New homes provide a ready option for states hoping to reduce energy use, as evidenced by the steady increase in energy efficiency requirements in new home building codes. A less common approach is to specifically encourage or require new homes to produce their own carbon-free energy, through the installation of a solar energy system. Adopting these practices nationwide might significantly reduce new home energy use, but the drivers of the new solar home market have not been well studied. Partly filling this gap, this report looks at historical deployment trends of solar on over 500,000 new homes built through 2020 across 19 states and the District of Columbia, most of which were in California. California is a useful test case because if first incentivized in 2007, and more recently required in 2018, new homes to have solar. The report finds that solar adoption rates at roughly 40% in recent years in California eclipse—by a wide margin—rates in other states, which top out near 4%. The presence of California’s New Solar Home Partnership (NSHP) incentives appear strongly correlated with deployment levels, as do builder market share.
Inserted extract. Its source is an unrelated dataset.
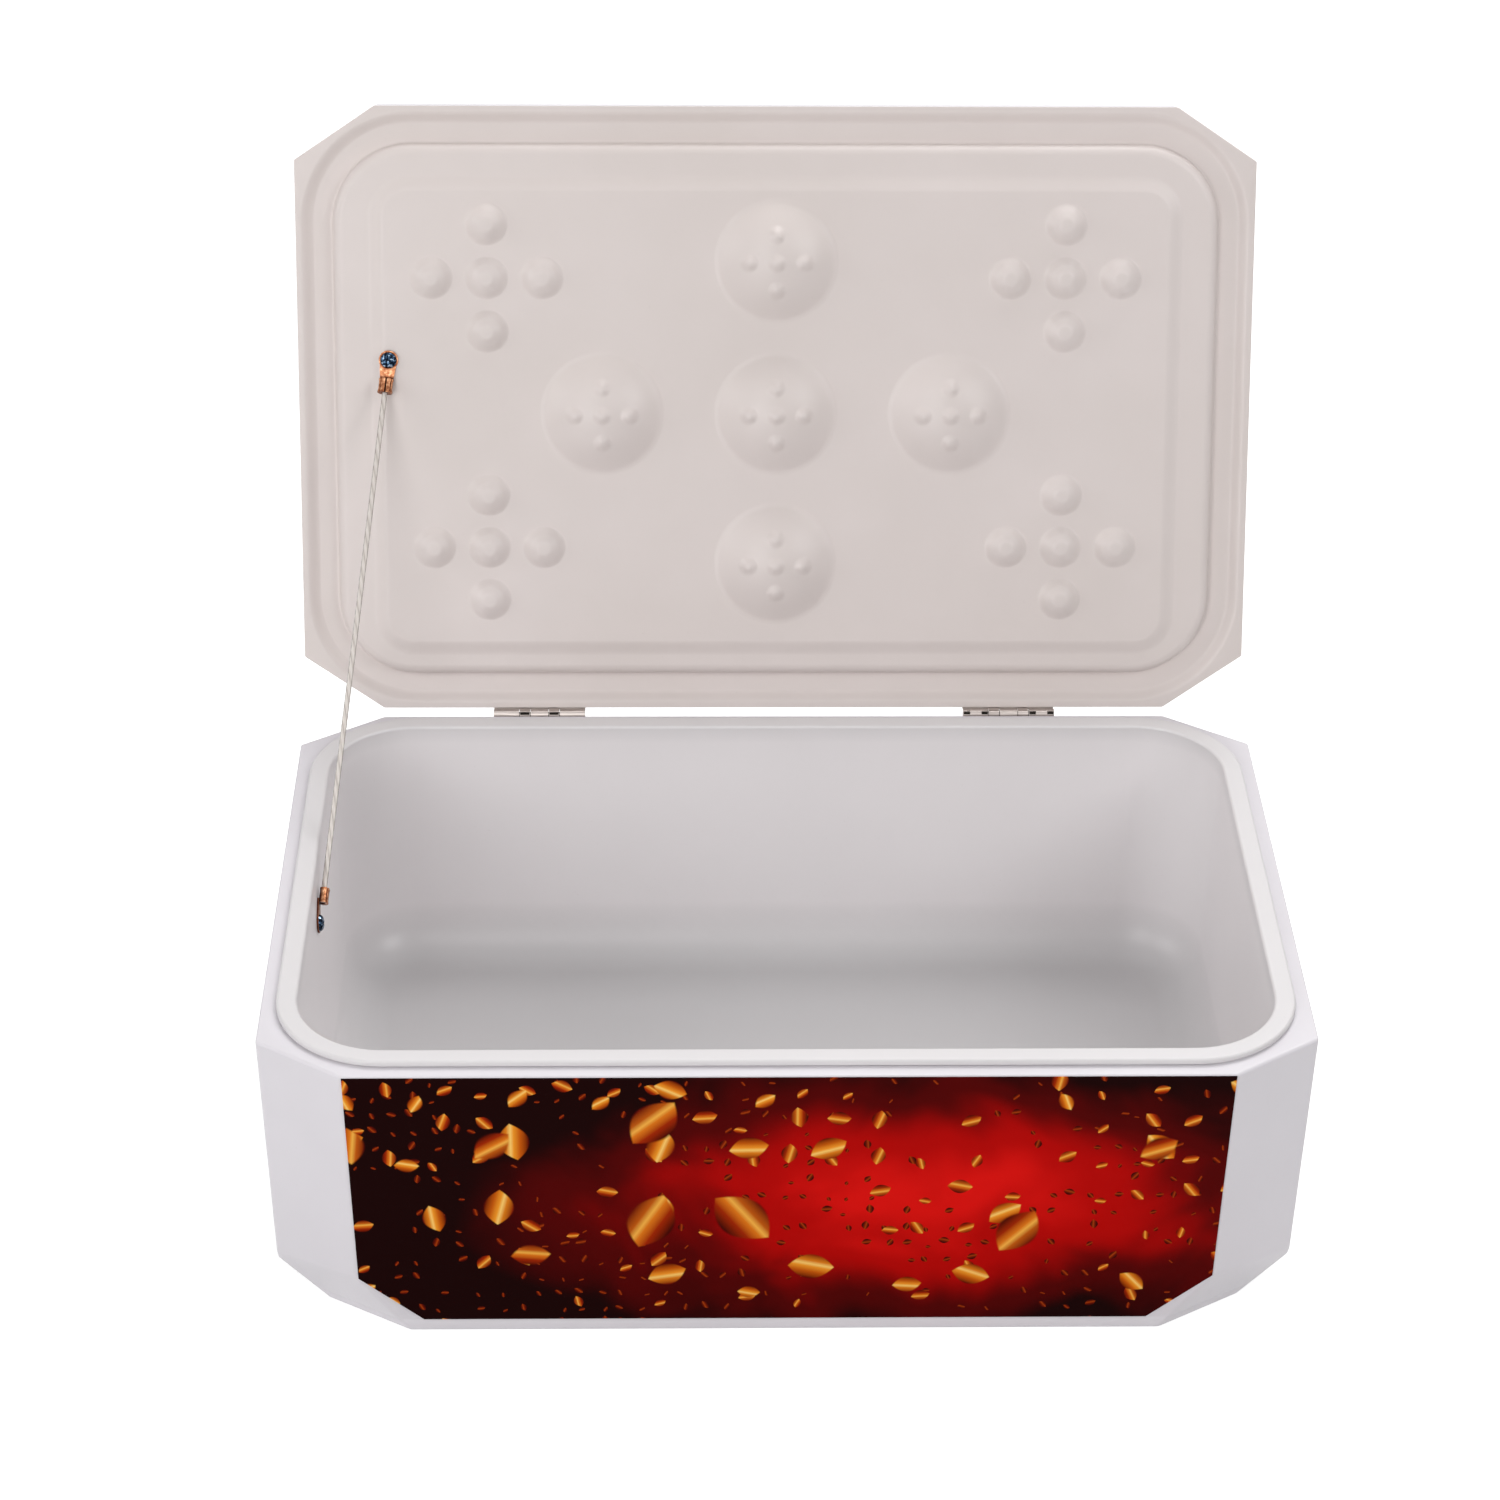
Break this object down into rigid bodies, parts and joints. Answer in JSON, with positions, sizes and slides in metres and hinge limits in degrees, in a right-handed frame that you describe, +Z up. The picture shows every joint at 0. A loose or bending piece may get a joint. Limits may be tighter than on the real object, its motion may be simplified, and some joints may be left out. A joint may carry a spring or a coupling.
{
  "type": "picnic cooler",
  "caption": "Hard-sided picnic cooler with a faceted body, an insulated tub, a printed front and a hinged lid held open by a wire lanyard.",
  "frame": {"origin": "middle of the underside, on the ground", "axes": "+X along the length to the right as seen from the front, +Y to the rear where the hinges are, +Z up"},
  "size_m": [0.72, 0.6572, 0.652],
  "materials": {
    "shell_plastic": "moulded white plastic, semi-gloss",
    "liner_plastic": "moulded pale grey plastic, semi-gloss",
    "lid_plastic": "moulded warm white plastic, satin",
    "printed_sheet": "printed film, gloss",
    "foam": "rigid foam, matt",
    "backing_wood": "sawn",
    "nylon": "moulded",
    "copper": "stamped, tarnished copper colour",
    "zinc_plate": "bright blue zinc",
    "wire_rope": "stranded wire, clear coated",
    "stainless": "stamped stainless"
  },
  "bodies": {
    "base": {"base_foam": "foam", "base_tray": "shell_plastic", "front_panel": "printed_sheet", "hinge_left_base_block": "backing_wood", "hinge_left_base_leaf": "stainless", "hinge_left_base_screw_1": "stainless", "hinge_left_base_screw_2": "stainless", "hinge_left_base_screw_3": "stainless", "hinge_left_pin": "stainless", "hinge_right_base_block": "backing_wood", "hinge_right_base_leaf": "stainless", "hinge_right_base_screw_1": "stainless", "hinge_right_base_screw_2": "stainless", "hinge_right_base_screw_3": "stainless", "hinge_right_pin": "stainless", "inner_liner": "liner_plastic", "lanyard_cable": "wire_rope", "lanyard_wall_insert": "nylon", "lanyard_wall_lug": "copper", "lanyard_wall_screw": "zinc_plate", "outer_shell": "shell_plastic"},
    "lid": {"hinge_left_lid_block": "backing_wood", "hinge_left_lid_leaf": "stainless", "hinge_left_lid_screw_1": "stainless", "hinge_left_lid_screw_2": "stainless", "hinge_left_lid_screw_3": "stainless", "hinge_right_lid_block": "backing_wood", "hinge_right_lid_leaf": "stainless", "hinge_right_lid_screw_1": "stainless", "hinge_right_lid_screw_2": "stainless", "hinge_right_lid_screw_3": "stainless", "lanyard_lid_insert": "nylon", "lanyard_lid_lug": "copper", "lanyard_lid_screw": "zinc_plate", "lid_cover": "shell_plastic", "lid_foam": "foam", "lid_pan": "lid_plastic"}
  },
  "joints": [
    {"name": "lid_hinge", "type": "hinge", "parent": "base", "child": "lid", "pos_m": [0, 0.2334, 0.2188], "axis": [1, 0, 0], "range_deg": [0, 109.9], "deforming": ["lanyard_cable"]}
  ]
}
The Top-10 builders in California installed solar in recent years at rates almost three times the average of non-Top-10 builders in the state. Interestingly, the authors found the same large builders did not install solar at the same elevated rates outside California, which might be related to the lack of incentives, they hypothesize. The report also investigates the characteristics of new solar homes such as living area (i.e., square feet), solar system size, frequency of battery installations, and use of third-party ownership. The authors also include quotes directly from builders to provide context to the findings.